◆ **Exercise directions**
Scan the lines below; pull out those with "slide".

◆ **Provided data**
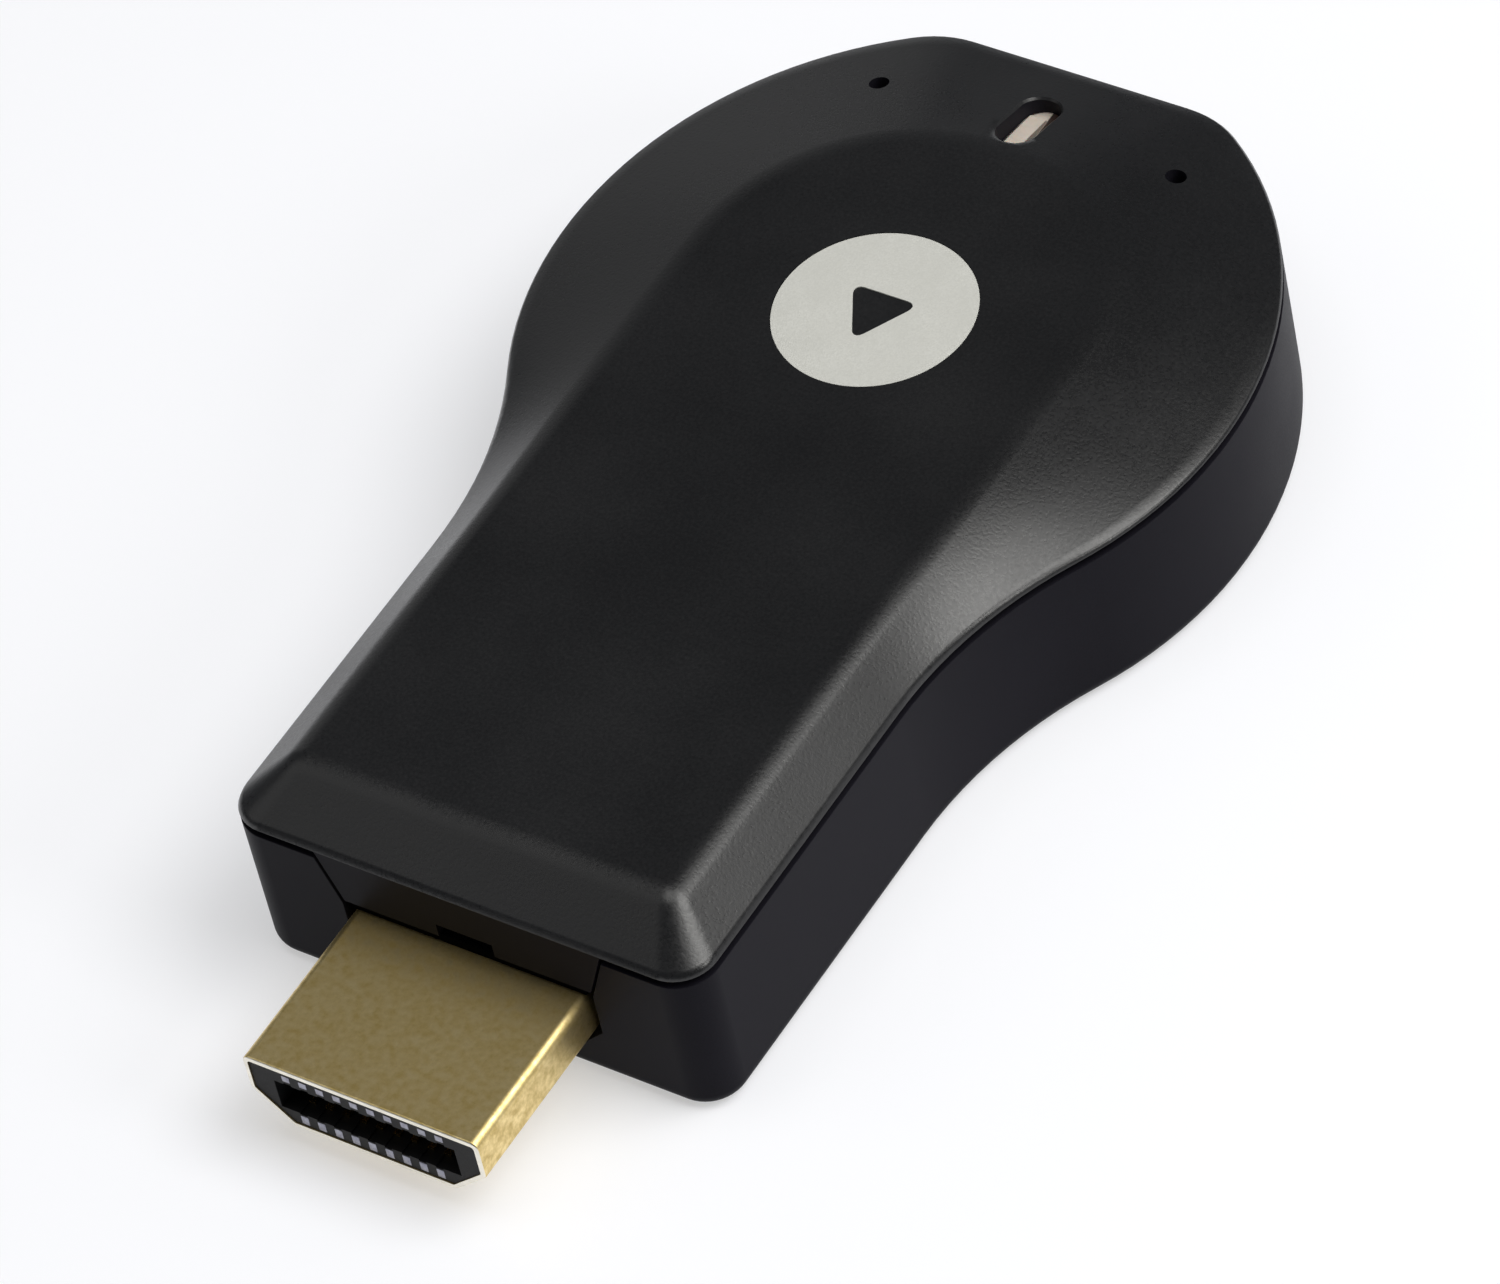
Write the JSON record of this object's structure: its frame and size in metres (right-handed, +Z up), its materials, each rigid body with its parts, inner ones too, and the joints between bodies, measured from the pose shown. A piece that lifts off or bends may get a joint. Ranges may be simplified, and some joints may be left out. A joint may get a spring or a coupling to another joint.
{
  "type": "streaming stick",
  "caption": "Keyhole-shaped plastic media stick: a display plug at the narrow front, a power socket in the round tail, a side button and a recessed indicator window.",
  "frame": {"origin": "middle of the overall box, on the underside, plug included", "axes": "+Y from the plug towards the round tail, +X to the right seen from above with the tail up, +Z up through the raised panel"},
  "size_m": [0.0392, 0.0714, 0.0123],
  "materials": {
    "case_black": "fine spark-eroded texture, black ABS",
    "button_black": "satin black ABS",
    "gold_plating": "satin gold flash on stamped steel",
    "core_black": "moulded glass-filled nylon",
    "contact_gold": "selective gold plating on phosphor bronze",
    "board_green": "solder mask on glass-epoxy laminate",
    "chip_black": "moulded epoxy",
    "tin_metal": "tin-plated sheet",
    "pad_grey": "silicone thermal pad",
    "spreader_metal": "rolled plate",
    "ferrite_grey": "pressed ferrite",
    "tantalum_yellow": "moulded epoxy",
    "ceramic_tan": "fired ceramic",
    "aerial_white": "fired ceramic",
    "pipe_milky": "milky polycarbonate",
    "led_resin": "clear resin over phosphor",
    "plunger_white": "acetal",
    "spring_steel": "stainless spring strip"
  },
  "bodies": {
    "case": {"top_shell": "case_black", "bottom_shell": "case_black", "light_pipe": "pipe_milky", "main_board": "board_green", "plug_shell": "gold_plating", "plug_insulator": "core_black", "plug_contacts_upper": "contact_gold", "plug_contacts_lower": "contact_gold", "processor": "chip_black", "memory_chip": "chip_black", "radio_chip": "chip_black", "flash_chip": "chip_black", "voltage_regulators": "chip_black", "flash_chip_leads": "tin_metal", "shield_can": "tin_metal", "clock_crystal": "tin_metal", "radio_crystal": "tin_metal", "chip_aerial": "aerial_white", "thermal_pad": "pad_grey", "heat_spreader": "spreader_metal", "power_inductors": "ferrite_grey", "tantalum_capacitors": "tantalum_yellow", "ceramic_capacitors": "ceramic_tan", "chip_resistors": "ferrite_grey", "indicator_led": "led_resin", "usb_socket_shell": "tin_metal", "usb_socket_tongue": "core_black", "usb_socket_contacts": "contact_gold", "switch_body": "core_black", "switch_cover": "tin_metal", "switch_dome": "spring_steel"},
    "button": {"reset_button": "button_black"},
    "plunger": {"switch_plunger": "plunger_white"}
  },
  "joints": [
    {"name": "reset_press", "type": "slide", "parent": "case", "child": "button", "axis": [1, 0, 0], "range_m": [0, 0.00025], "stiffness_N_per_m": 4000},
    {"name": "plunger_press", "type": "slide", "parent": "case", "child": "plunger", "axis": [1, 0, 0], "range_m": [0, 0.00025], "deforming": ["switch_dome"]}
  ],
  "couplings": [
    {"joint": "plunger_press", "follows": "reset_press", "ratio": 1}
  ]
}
--
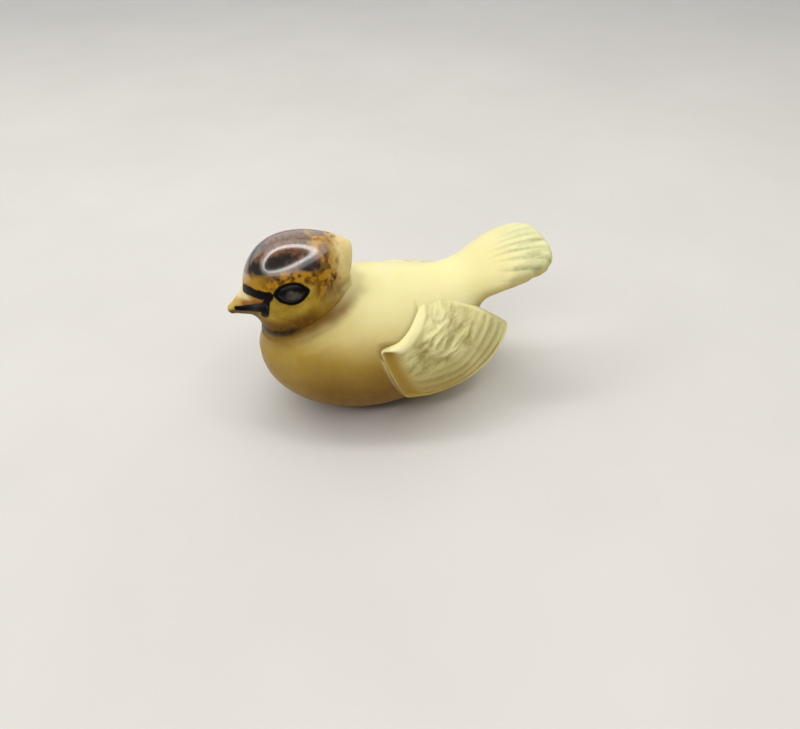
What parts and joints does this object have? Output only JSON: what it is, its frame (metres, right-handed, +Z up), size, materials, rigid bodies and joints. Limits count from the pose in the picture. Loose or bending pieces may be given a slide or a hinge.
==
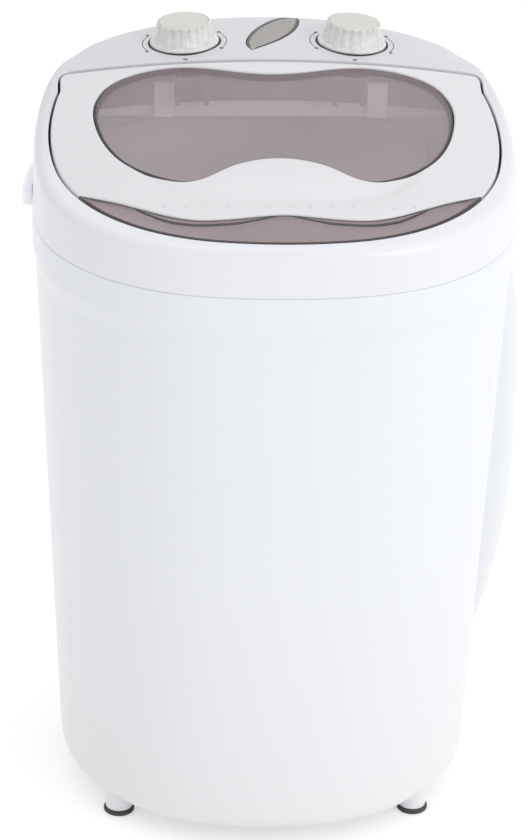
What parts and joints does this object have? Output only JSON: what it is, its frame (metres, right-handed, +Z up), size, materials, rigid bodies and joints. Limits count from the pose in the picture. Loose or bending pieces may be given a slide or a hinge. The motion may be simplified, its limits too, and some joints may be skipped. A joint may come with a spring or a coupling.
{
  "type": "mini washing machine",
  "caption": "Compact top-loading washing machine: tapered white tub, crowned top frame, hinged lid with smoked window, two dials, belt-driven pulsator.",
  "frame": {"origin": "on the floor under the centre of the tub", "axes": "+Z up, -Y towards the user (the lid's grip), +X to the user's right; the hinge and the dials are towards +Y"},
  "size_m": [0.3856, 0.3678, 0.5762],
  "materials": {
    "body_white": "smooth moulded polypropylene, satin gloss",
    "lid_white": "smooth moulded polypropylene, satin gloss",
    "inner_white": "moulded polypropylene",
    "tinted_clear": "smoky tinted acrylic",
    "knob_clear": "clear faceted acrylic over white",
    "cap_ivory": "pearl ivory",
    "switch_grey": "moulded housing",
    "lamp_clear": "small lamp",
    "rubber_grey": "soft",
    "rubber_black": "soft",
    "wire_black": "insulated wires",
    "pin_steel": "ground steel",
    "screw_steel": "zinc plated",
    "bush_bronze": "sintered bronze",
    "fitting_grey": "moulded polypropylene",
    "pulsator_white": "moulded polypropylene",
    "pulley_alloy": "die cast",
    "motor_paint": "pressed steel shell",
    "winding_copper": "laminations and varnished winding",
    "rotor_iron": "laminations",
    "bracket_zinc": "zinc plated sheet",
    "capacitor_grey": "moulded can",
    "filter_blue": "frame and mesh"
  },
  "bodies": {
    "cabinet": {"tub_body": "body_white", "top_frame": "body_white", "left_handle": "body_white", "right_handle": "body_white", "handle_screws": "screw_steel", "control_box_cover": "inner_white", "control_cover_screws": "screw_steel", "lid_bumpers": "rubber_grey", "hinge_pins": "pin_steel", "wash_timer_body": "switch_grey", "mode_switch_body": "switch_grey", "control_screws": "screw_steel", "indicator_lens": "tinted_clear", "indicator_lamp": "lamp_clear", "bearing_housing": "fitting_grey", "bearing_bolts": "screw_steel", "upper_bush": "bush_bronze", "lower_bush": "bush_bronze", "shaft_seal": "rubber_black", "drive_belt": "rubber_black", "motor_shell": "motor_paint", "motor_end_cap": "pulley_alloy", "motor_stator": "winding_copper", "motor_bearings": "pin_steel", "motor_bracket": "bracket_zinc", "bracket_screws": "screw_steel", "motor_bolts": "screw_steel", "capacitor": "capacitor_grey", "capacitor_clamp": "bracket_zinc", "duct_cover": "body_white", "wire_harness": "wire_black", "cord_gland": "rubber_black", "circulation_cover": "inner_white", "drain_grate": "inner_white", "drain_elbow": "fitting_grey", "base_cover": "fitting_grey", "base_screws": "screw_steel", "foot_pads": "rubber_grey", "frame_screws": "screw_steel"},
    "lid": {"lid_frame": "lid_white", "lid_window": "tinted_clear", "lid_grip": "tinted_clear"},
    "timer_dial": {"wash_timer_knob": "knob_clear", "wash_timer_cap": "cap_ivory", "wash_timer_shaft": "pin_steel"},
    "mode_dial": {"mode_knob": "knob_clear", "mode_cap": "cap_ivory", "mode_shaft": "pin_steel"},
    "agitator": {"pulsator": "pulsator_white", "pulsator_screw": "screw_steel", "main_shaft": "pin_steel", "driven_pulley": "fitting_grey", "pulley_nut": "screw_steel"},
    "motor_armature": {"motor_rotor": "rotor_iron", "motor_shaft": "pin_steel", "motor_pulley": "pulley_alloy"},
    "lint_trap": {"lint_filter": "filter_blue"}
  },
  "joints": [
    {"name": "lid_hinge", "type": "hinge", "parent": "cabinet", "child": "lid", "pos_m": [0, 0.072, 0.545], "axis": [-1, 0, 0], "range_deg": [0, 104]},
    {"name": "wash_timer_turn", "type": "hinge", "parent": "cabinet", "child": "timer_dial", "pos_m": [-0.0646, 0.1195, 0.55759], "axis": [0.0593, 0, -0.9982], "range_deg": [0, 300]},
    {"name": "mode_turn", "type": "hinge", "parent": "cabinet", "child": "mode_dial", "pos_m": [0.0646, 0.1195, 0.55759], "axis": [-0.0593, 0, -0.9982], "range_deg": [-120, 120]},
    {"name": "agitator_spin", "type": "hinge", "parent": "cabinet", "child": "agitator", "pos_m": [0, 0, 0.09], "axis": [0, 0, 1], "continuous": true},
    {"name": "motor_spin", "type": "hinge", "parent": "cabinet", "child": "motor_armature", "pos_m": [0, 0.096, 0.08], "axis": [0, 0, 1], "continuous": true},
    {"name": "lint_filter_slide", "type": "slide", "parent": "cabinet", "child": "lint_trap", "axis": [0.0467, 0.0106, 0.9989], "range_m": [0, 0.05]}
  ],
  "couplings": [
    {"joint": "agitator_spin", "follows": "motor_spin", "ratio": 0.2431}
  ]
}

◆ **Result for this exercise**
    {"name": "reset_press", "type": "slide", "parent": "case", "child": "button", "axis": [1, 0, 0], "range_m": [0, 0.00025], "stiffness_N_per_m": 4000},
    {"name": "plunger_press", "type": "slide", "parent": "case", "child": "plunger", "axis": [1, 0, 0], "range_m": [0, 0.00025], "deforming": ["switch_dome"]}
What parts and joints does this object have? Output only JSON: what it is, its frame (metres, right-handed, +Z up), size, materials, rigid bodies and joints. Limits count from the pose in the picture. Loose or bending pieces may be given a slide or a hinge.
What parts and joints does this object have? Output only JSON: what it is, its frame (metres, right-handed, +Z up), size, materials, rigid bodies and joints. Limits count from the pose in the picture. Loose or bending pieces may be given a slide or a hinge. The motion may be simplified, its limits too, and some joints may be skipped. A joint may come with a spring or a coupling.
    {"name": "lint_filter_slide", "type": "slide", "parent": "cabinet", "child": "lint_trap", "axis": [0.0467, 0.0106, 0.9989], "range_m": [0, 0.05]}